Merrill Lynch was last night racing to appoint a successor as the firm sought to draw a line under recent woes and claw back its credibility.
Mr O’Neal last week admitted responsibility for an $8.4 billion writedown that gave Merrill Lynch a third-quarter loss of $2.24 billion. The firm has made no attempt to rebut widespread predictions of Mr O’Neal’s departure, now viewed as inevitable, but it is unlikely to make an announcement before a successor is found.
The board is understood to be working frantically to decide on whether to appoint a temporary or a permanent successor, and whether to hire externally or from within. The board must also decide whether to split the roles of chairman and chief executive, both held by Mr O’Neal.
Brad Hintz, an analyst at Sanford C. Bernstein, said: “I have been impressed with Merrill’s corporate governance. Stan O’Neal admitted responsibility and didn’t try to hang it on someone else and you don’t see that very often. They are right to wait until they have found a successor before they announce Stan’s departure, because having nobody to take his place would add even more uncertainty, particularly among the staff.”
The front-runners to take over the bank on a permanent basis include Laurence Fink, head of the BlackRock investment manager in which Merrill owns a 49 per cent stake. Gregory Fleming, Merrill’s co-president, and Bob McCann, head of its brokerage arm, are also seen as key candidates.
Outside the firm, John Thain, chief executive of NYSE Euronext, is tipped as the most likely appointment.

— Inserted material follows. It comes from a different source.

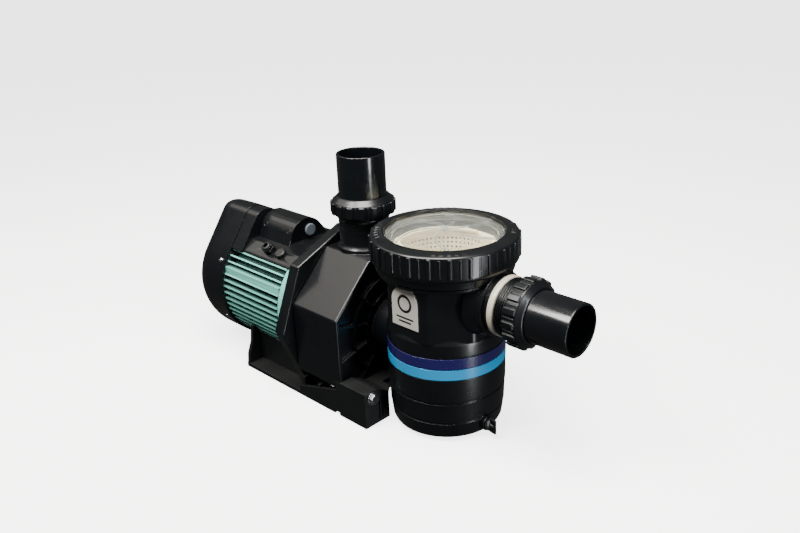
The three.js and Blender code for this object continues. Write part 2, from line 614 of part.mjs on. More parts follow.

Merrill Lynch declined to comment on Mr O’Neal’s departure or his successor. Mr O’Neal’s expected departure comes after writedowns covering sub-prime mortgage bonds that gave Merrill Lynch the biggest quarterly loss in its history.
In addition to his various stock holdings and possible severance package, Mr O’Neal has accrued pension benefits over his 20 years at the firm estimated to be worth between $20 million and $28 million.
Armando M Codina is likely to end up as the kingmaker. Mr Codina, a Cuban billionaire with close ties to President Bush, is head of the board’s four-person nominating and corporate governance committee that is scrutinising potential candidates.
Mr O’Neal’s departure would contrast with the case of Charles Prince, the chairman and chief executive of Citigroup, the struggling bank, who has managed to stave off his resignation by firing some of his senior lieutenants. Like Merrill Lynch, Citigroup has recently announced multi-billion dollar writedowns connected to the credit crunch.
Two weeks ago, Mr Prince executed a radical shake-up of the bank’s top management. However, the changes have not entirely halted calls for Mr Prince’s resignation.
Shares in Merrill Lynch closed up just 1.33 cents at $67.42 as investors awaited further news on Mr O’Neal’s departure.